A lot of the Civil Rights logic has resulted in a vast expansion of Federal Authority (the same used to oppress) now backing into a lot of technocratic bureaucracy and Statist authority.

Alas:

Roger Sandall’s book: ‘The Culture Cult: Designer Tribalism And Other Essays‘ here.

A follow-up essay here springing from a discussion: ‘The Culture Cult revisited’

Sandall:

But in the year 2000, with Fascism and Communism both discredited, why, I wondered, were so many turning back toward Rousseau? What was the attraction of romantic primitivism? How had ethnic culture become a beau ideal? Cities certainly have their problems, but why did New Yorkers see tribal societies as exemplary and tribespeople as paragons of social virtue?’

If you do manage to develop a bedrock of secular humanism in civil society (subject to that society’s particular traditions and history), won’t that society still have need of its own myths?

Even though Fascism and Communism have been discredited in theory and in practice, adherents remain (look no further than most American academies).

Sandall notes the Popperian elements discussed as from ‘The Open Society And Its Enemies‘, which as a theory, stretches deep into human nature and the West’s Greek traditions.

Is Popper’s ‘critical rationalism’ some of what we’re seeing from the intellectual dark-webbers, or at least many bright people pushing against the fascistic elements found within many far-Left movements, just those movements endorse and feed a far-right, identitarian and ideological response?:

‘…the people and institutions of the open society that Popper envisioned would be imbued with the same critical spirit that marks natural science, an attitude which Popper called critical rationalism. This openness to analysis and questioning was expected to foster social and political progress as well as to provide a political context that would allow the sciences to flourish.’

Sandall again on Popper:

‘His 1945 The Open Society and Its Enemies started out from the contrast between closed autarkic Sparta and free-trading protean Athens, and used it to illuminate the conflict between Fascism and Communism on the one hand, and Western democracy on the other.’

but…:

‘Is an ‘open society’ also supposed to be an ‘open polity’ with open borders? Médecins sans Frontières is all very well: but states cannot be run on such lines. Popper’s is a theory of society, not a theory of the state—and it seems to me that his book offers no clear account of the wider political preconditions that enable ‘open societies’ to both flourish and defend themselves.’
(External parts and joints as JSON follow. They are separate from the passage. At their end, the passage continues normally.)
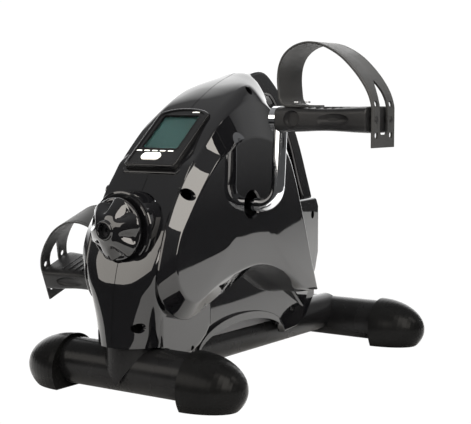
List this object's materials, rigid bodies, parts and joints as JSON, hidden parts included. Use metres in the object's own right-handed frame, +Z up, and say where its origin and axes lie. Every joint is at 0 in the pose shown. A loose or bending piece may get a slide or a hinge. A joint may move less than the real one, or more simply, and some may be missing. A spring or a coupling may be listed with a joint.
{
  "type": "pedal exerciser",
  "caption": "Floor-standing pedal exerciser: tube stand with domed feet, glossy shell with handle, chrome crank, strapped pedals, belt flywheel, magnetic brake and display.",
  "frame": {"origin": "centre of the footprint of the whole part at floor level, under the middle of its bounding box", "axes": "+X to the user's right, -Y towards the user, +Z up"},
  "size_m": [0.421, 0.459, 0.3513],
  "materials": {
    "frame_paint": "satin powder coat",
    "cap_rubber": "satin moulded",
    "bracket_paint": "satin",
    "plated_steel": "zinc plated",
    "shell_gloss": "piano black",
    "black_screw": "black oxide",
    "crank_chrome": "mirror",
    "pulley_plastic": "moulded nylon",
    "belt_rubber": "matte",
    "flywheel_iron": "turned faces",
    "turned_aluminium": "turned",
    "cream_nylon": "natural nylon",
    "magnet_black": "ferrite",
    "console_plastic": "fine satin",
    "display_glass": "grey-green liquid crystal",
    "clear_lens": "clear",
    "board_green": "solder mask",
    "button_white": "semi-gloss",
    "battery_gold": "printed sleeve",
    "pedal_plastic": "fine grain",
    "strap_rubber": "satin"
  },
  "bodies": {
    "frame": {"front_stabiliser": "frame_paint", "rear_stabiliser": "frame_paint", "front_left_cap": "cap_rubber", "front_right_cap": "cap_rubber", "rear_left_cap": "cap_rubber", "rear_right_cap": "cap_rubber", "spine_tube": "frame_paint", "front_post": "frame_paint", "left_plate": "bracket_paint", "right_plate": "bracket_paint", "crank_housing": "bracket_paint", "crank_bearings": "plated_steel", "flywheel_bearings": "plated_steel", "rear_bolts": "plated_steel", "cap_screws": "plated_steel", "side_screws": "plated_steel", "spring_post": "plated_steel", "right_shell": "shell_gloss", "left_shell": "shell_gloss", "shell_screws": "black_screw", "drive_belt": "belt_rubber", "idler_bolt": "plated_steel", "brake_pin": "plated_steel", "brake_spring": "plated_steel", "brake_cable": "belt_rubber", "spindle_bracket": "bracket_paint", "console_housing": "console_plastic", "console_back": "console_plastic", "display_panel": "display_glass", "display_lens": "clear_lens", "circuit_board": "board_green", "battery": "battery_gold", "battery_door": "console_plastic", "console_screws": "plated_steel", "speed_sensor": "pulley_plastic", "sensor_lead": "belt_rubber"},
    "crank": {"crank": "crank_chrome", "drive_pulley": "pulley_plastic", "pulley_magnet": "plated_steel", "right_spindle": "plated_steel", "left_spindle": "plated_steel"},
    "right_pedal_body": {"right_pedal": "pedal_plastic", "right_strap": "strap_rubber", "right_pedal_bushes": "cream_nylon", "right_pedal_screws": "plated_steel"},
    "left_pedal_body": {"left_pedal": "pedal_plastic", "left_strap": "strap_rubber", "left_pedal_bushes": "cream_nylon", "left_pedal_screws": "plated_steel"},
    "flywheel_body": {"flywheel": "flywheel_iron", "flywheel_axle": "plated_steel", "flywheel_pulley": "turned_aluminium", "axle_nuts": "plated_steel"},
    "idler": {"idler_roller": "cream_nylon"},
    "brake": {"brake_bracket": "plated_steel", "brake_magnets": "magnet_black"},
    "knob": {"tension_knob": "shell_gloss", "knob_screw": "black_screw", "tension_spindle": "plated_steel"},
    "button": {"mode_button": "button_white"}
  },
  "joints": [
    {"name": "crank_spin", "type": "hinge", "parent": "frame", "child": "crank", "pos_m": [0, -0.064, 0.186], "axis": [1, 0, 0], "continuous": true},
    {"name": "right_pedal_spin", "type": "hinge", "parent": "crank", "child": "right_pedal_body", "pos_m": [0.15, -0.05702, 0.27473], "axis": [1, 0, 0], "continuous": true},
    {"name": "left_pedal_spin", "type": "hinge", "parent": "crank", "child": "left_pedal_body", "pos_m": [-0.15, -0.07098, 0.09727], "axis": [1, 0, 0], "continuous": true},
    {"name": "flywheel_spin", "type": "hinge", "parent": "frame", "child": "flywheel_body", "pos_m": [0, 0.032, 0.124], "axis": [1, 0, 0], "continuous": true},
    {"name": "idler_spin", "type": "hinge", "parent": "frame", "child": "idler", "pos_m": [0.035, 0.0154, 0.18746], "axis": [1, 0, 0], "continuous": true},
    {"name": "tension_knob_turn", "type": "hinge", "parent": "frame", "child": "knob", "pos_m": [0, -0.205, 0.169], "axis": [0, -1, 0], "range_deg": [0, 300]},
    {"name": "brake_tilt", "type": "hinge", "parent": "frame", "child": "brake", "pos_m": [0, -0.026, 0.097], "axis": [1, 0, 0], "range_deg": [0, 6], "deforming": ["brake_spring"]},
    {"name": "button_press", "type": "slide", "parent": "frame", "child": "button", "axis": [0, 0.6428, -0.766], "range_m": [0, 0.0008], "stiffness_N_per_m": 600}
  ],
  "couplings": [
    {"joint": "flywheel_spin", "follows": "crank_spin", "ratio": 4.1667},
    {"joint": "idler_spin", "follows": "crank_spin", "ratio": -5},
    {"joint": "brake_tilt", "follows": "tension_knob_turn", "ratio": 0.02}
  ]
}
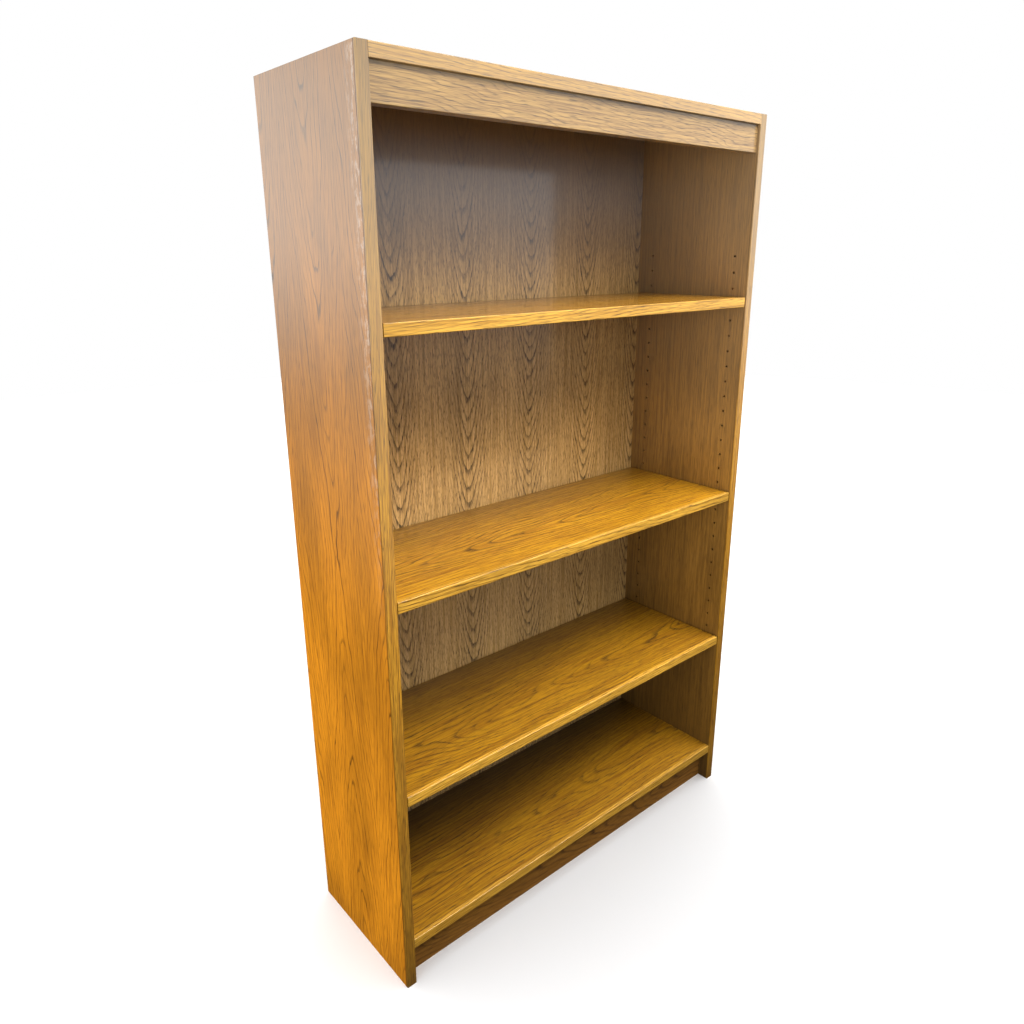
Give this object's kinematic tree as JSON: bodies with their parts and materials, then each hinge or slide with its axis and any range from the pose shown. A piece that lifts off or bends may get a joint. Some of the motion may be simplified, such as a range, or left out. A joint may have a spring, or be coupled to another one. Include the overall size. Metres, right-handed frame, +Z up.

So, how did Sandall see the idea of ‘culture’ having its orgins?:

‘But at a higher philosophical level, and starting out in England, it owed more to the energetic publicising of Herder’s ideas by the Oxford celebrity Sir Isaiah Berlin — ideas of irresistible appeal to the post-Marxist and post-religious liberal mind.’

Open borders and open societies? A desire a ‘culture’ has to forge and solidify its own identity?

Kelley Ross (open border libertarian last I checked) responds to a correspondent on value-pluralism, while discussing John Gray as well:

‘Now, I do not regard Berlin’s value pluralism as objectionable or even as wrong, except to the extend that it is irrelevant to the MORAL issue and so proves nothing for or against liberalism. Liberalism will indeed recommend itself if one wishes to have a regime that will respect, within limits, a value pluralism.

J.S. Mill, etc., continue to be better philosophers than Berlin or Gray because they understand that there must be an absolute moral claim in the end to fundamental rights and negative liberty, however it is thought, or not thought, to be justified. Surrendering the rational case does not even mean accepting the overall “value pluralism” thesis, since Hume himself did not do so. ‘

Back to Sandall:

‘Then something happened: the English word “culture” in the sense employed by Matthew Arnold in his 1869 Culture and Anarchy got both anthropologized and Germanised — and anthropological culture was the opposite of all that. It meant little more in fact than a social system.’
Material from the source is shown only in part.